** Start of DATA RECORDS **

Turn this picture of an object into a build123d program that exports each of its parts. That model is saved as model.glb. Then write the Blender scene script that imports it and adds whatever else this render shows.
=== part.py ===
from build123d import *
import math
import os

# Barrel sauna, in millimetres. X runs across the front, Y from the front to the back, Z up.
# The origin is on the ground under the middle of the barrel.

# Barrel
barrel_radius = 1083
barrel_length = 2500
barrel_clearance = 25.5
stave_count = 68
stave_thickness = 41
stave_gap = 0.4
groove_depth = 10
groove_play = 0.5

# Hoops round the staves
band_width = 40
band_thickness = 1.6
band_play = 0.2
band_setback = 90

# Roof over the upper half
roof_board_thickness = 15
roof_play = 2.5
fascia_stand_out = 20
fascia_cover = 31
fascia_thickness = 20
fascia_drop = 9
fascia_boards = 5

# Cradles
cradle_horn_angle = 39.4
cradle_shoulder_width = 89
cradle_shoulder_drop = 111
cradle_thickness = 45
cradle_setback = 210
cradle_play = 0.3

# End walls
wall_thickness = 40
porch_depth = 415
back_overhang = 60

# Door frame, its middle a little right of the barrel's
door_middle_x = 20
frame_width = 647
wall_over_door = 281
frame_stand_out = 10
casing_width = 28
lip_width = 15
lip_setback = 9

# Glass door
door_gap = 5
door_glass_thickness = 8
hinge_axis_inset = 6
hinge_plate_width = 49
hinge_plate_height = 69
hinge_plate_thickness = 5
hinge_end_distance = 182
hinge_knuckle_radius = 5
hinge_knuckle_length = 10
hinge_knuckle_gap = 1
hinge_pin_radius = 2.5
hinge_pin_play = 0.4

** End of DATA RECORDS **
** Start of DATA RECORDS **

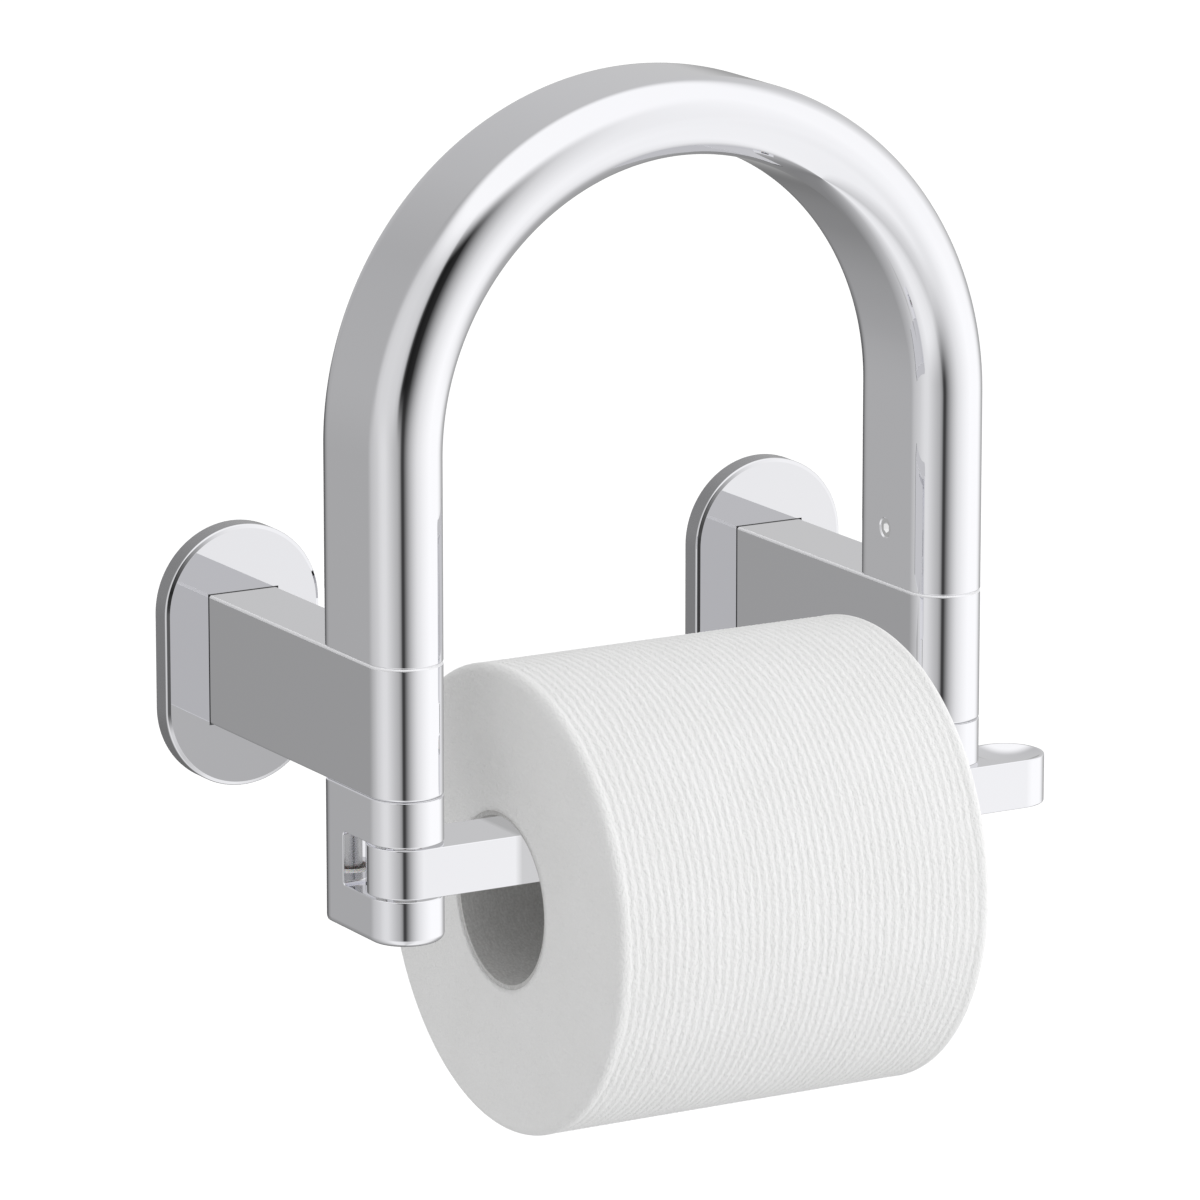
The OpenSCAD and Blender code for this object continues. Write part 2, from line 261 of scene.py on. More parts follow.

** End of DATA RECORDS **

• **EXERCISE PROMPT**
Which lines above run from the one containing "Turn this picture" down to the one containing "fascia_boards = 5"? Repeat exactly those, both ends included, and nothing else.

• **FINAL RESULT**
Turn this picture of an object into a build123d program that exports each of its parts. That model is saved as model.glb. Then write the Blender scene script that imports it and adds whatever else this render shows.
=== part.py ===
from build123d import *
import math
import os

# Barrel sauna, in millimetres. X runs across the front, Y from the front to the back, Z up.
# The origin is on the ground under the middle of the barrel.

# Barrel
barrel_radius = 1083
barrel_length = 2500
barrel_clearance = 25.5
stave_count = 68
stave_thickness = 41
stave_gap = 0.4
groove_depth = 10
groove_play = 0.5

# Hoops round the staves
band_width = 40
band_thickness = 1.6
band_play = 0.2
band_setback = 90

# Roof over the upper half
roof_board_thickness = 15
roof_play = 2.5
fascia_stand_out = 20
fascia_cover = 31
fascia_thickness = 20
fascia_drop = 9
fascia_boards = 5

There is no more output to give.